When a person so powerful presents a program, the Faculty will balk only when it believes something is truly wrong. The Dean is paid to formulate, deliberate, and administer educational policy; the Faculty is usually indifferent and instead concentrates on its own research and instruction. The Dean is thus always better prepared for debate than his opponents, but it also means that the strident objections of a minority of active Faculty powers can have an exaggerated amount of power. For example, in last fall's two regular Faculty meetings, only 185 of the 700-man Faculty attended one meeting, while 175 attended the other. Therefore the Dean loses much of his support through Faculty indifference to educational matters. The Faculty is usually willing to accept what exists; it is only when the Dean introduces innovations that the opposition mounts.

The ability to gauge correctly the Faculty's temperament and to act accordingly is what, in addition to his purely managerial skill, determines whether the Dean will have the Faculty's confidence or not; and his whole authority is based on that confidence from the Faculty and Corporation. Therefore the Dean is reluctant to push the Faculty too hard for reforms. When Dean Ford says that the CEP cannot push any harder for the HPC's recommendations, then he is either against those proposals himself or he does not want to risk a Faculty reaction to "too much too fast." Students should exert greater pressure on departments to back the measures. On the whole, Harvard's Administration is pro-student while the Faculty is more reluctant to change things.
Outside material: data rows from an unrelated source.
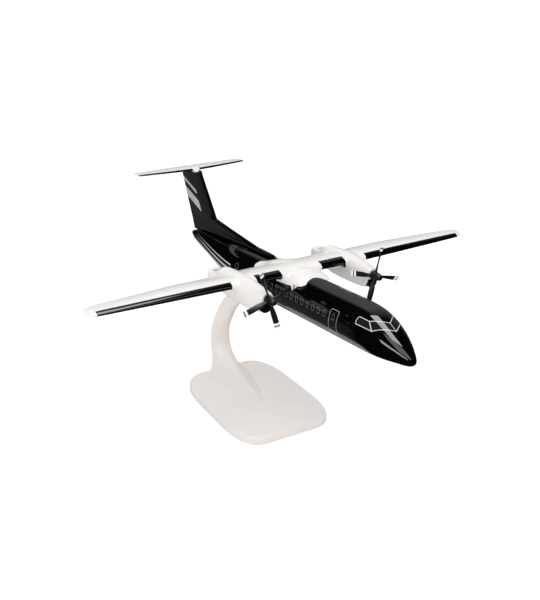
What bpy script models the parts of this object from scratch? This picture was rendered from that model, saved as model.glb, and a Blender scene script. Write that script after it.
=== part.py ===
# Desk model of a high wing airliner with two propellers, on its display stand.
# Metres, +Z up. The nose points along -Y and the aircraft's left wing along +X.
# The origin is the middle of the stand's underside.
import math

import bpy
import bmesh
from mathutils import Matrix, Vector

MM = 0.001
GAP = 0.3 * MM                      # clearance between pieces that touch

# Stand
BASE_LENGTH = 96.4 * MM
BASE_FRONT_WIDTH = 73.4 * MM
BASE_REAR_WIDTH = 70.4 * MM
BASE_CORNER_ALONG = 32.0 * MM       # how far each corner's curve reaches along a side
BASE_CORNER_ACROSS = 18.0 * MM      # and along the front or the rear
BASE_CORNER_STEPS = 8
BASE_THICKNESS = 5.2 * MM
BASE_TOP_ROUND = 1.4 * MM
BASE_SHOULDER = 0.42 * MM           # how far in and down the middle of that rounding lies
BASE_FOOT_ROUND = 0.6 * MM
ARM_SIDES = 24

# Where the airframe sits. Its own frame has Y running aft from the nose and Z above the fuselage axis
PITCH = math.radians(6.0)           # nose up on the stand
NOSE_AHEAD = 157.1 * MM             # where its aft distances start, ahead of the base's middle
AXIS_HEIGHT = 116.2 * MM            # fuselage axis above the floor, at that place

BODY_SIDES = 28
AEROFOIL_STEPS = 9
WING_LEADING_Y = 106.7 * MM
WING_CHORD = 24.8 * MM
WING_LEADING_Z = 14.1 * MM
WING_TRAILING_Z = 13.05 * MM
WING_THICKNESS = 0.21               # of the chord
WING_CAMBER = 0.018                 # of the chord

NACELLE_X = 38.0 * MM
NACELLE_SIDES = 24
NACELLE_FRONT_Y = 86.2 * MM
THRUST_Z = 10.2 * MM
PROP_Y = 84.1 * MM
PROP_PHASE = math.radians(16.3)      # how far the blades are turned from upright
BLADES = 4
BLADE_SIDES = 10
SPINNER_SIDES = 20
PIN_RADIUS = 0.8 * MM
PIN_TIP_RADIUS = 0.56 * MM
PIN_TIP_Y = 81.6 * MM
PIN_TIP_LENGTH = 0.3 * MM           # how much of the pin is tapered
BORE_RADIUS = 0.95 * MM
BORE_PAST_PIN = 0.5 * MM            # how far the bore goes on beyond the pin's tip

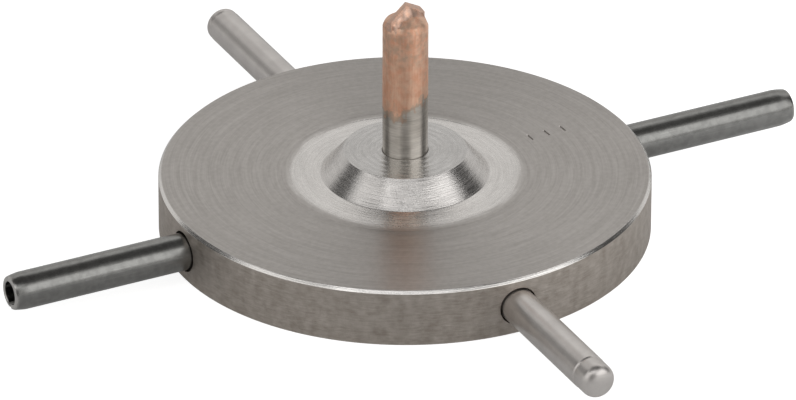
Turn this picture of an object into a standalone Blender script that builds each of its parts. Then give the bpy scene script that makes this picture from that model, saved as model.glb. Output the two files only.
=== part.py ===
"""Hand-turned centre bit in a stop disc, with two spring pins and two dowel pins for handles.

Units are metres. The origin is the centre of the disc's underside and +Z runs up the bit.
The black spring pins lie along X and the bright dowel pins lie along Y.
"""

import math

import bmesh
import bpy
from mathutils import Matrix, Vector

# Stop disc
DISC_RADIUS = 0.0410
DISC_THICKNESS = 0.0100
DISC_TOP_BREAK = 0.00050
DISC_LOW_BREAK = 0.00020
DISC_SEGMENTS = 128
BOSS_BASE_RADIUS = 0.0140
BOSS_TOP_RADIUS = 0.0103
BOSS_HEIGHT = 0.0042
BOSS_TOP_Z = DISC_THICKNESS + BOSS_HEIGHT

# Round bit, from its lower end to the shoulder under its cone
BIT_RADIUS = 0.00380
BIT_BORE_RADIUS = BIT_RADIUS + 0.00006
BIT_BORE_LOW_BREAK = 0.00030
BIT_BORE_TOP_BREAK = 0.00005
BIT_FOOT_Z = 0.0005
BIT_FOOT_BREAK = 0.0004
BIT_SHOULDER_Z = BOSS_TOP_Z + 0.0232
BIT_CONE_RADIUS = 0.00325
BIT_CONE_Z = BIT_SHOULDER_Z + 0.00095
BIT_CONE_SLOPE = math.radians(35.0)
BIT_SEGMENTS = 64

# Tip plate across the top of the bit, and the braze shim around it
TIP_AZIMUTH = math.radians(15.0)
TIP_THICKNESS = 0.0013
TIP_RADIUS = 0.00375
TIP_CHISEL_Z = BOSS_TOP_Z + 0.0272
TIP_SLOPE = math.radians(30.5)
TIP_RELIEF = math.radians(23.0)
SHIM_THICKNESS = 0.00015
SHIM_GAP = 0.00005
SHIM_RADIUS = 0.00368
SHIM_TOP_Z = BIT_SHOULDER_Z - 0.0002
SLOT_DEPTH = 0.0060
SLOT_FLOOR_Z = BIT_SHOULDER_Z - SLOT_DEPTH
SLOT_WIDTH = TIP_THICKNESS + 2 * (SHIM_THICKNESS + 2 * SHIM_GAP)

# Handle pins, radial, at half the disc's thickness
PIN_Z = DISC_THICKNESS / 2
PIN_LENGTH = 0.0500
PIN_SEGMENTS = 48
DRILL_POINT_SLOPE = math.radians(31.0)
BORE_END_AIR = 0.0008

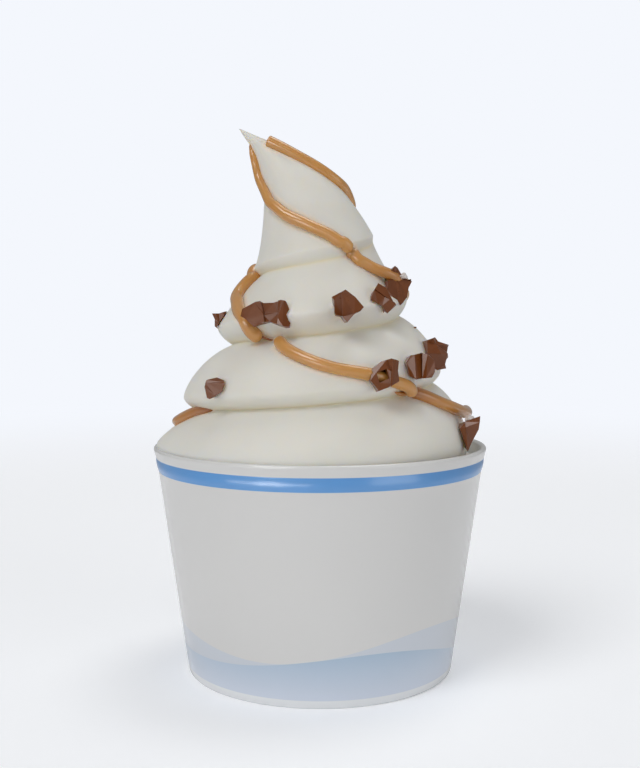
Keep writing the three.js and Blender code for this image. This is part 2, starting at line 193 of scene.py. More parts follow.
# Leaning peak, from its foot to its tip: left edge X, Z and right edge X, Z
PEAK = (
    (0, -16.2, 133.7, 10.2, 133.7),
    (0.2, -16, 137.6, 6.6, 138.4),
    (0.4, -16.9, 141.8, 2.4, 142.4),
    (0.6, -17.9, 146, -3.7, 146.6),
    (0.8, -19.6, 150.6, -10.9, 150.9),
    (0.93, -21.9, 153.9, -18.6, 154.2),
    (1, -23.3, 156.2, -23.3, 156.2),
)
PEAK_DEPTH = 0.96

# Parts that the swirl is divided into: round it, under and over each lip, and up the peak. The
# parts over a lip grow from it by a power
SWIRL_SIDES = 320
UNDER_STEPS = 8
UPPER_STEPS = 24
UPPER_GROWTH = 1.15
PEAK_RINGS = 32

# Passes that ease the creases, and the height where the sharp tip begins
SOFTENING = 14
TIP_BOTTOM = 150

# Caramel: its rope's radius, how far it sinks in, the passes that pull it slack, and the share
# of the squared radius that is left at a rope's very end
CARAMEL_RADIUS = 1.6
SINK = 0.25
SLACK = 20
END_LEFT = 0.01

# Ripples of a rope's radius: share of the radius, and millimetres along the rope for a radian.
# They start at this radian
RIPPLES = ((0.03, 4.3), (0.02, 2.3))
RIPPLE_START = 1

# Parts of a rope between two rows of its table, round it and at each rounded end, then the least
# number of rings between its ends, and their spacing
ROW_SAMPLES = 24
ROPE_SIDES = 24
END_RINGS = 8
MIN_RINGS = 3
RING_SPACING = 0.45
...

The Department chairmen are seldom the department's most powerful men, for the latter are often too strong-willed and even disputatious to get along with the Dean. These powerful men are the ones who hold the balance of power on the educational reform efforts that students have sporadically called for during the past decade. If the alternative of a more informal, flexible, and liberal education is to complement the current departmental specialization and pressures, students will have to work through departments, as well as through their Faculty and Administrative sympathizers.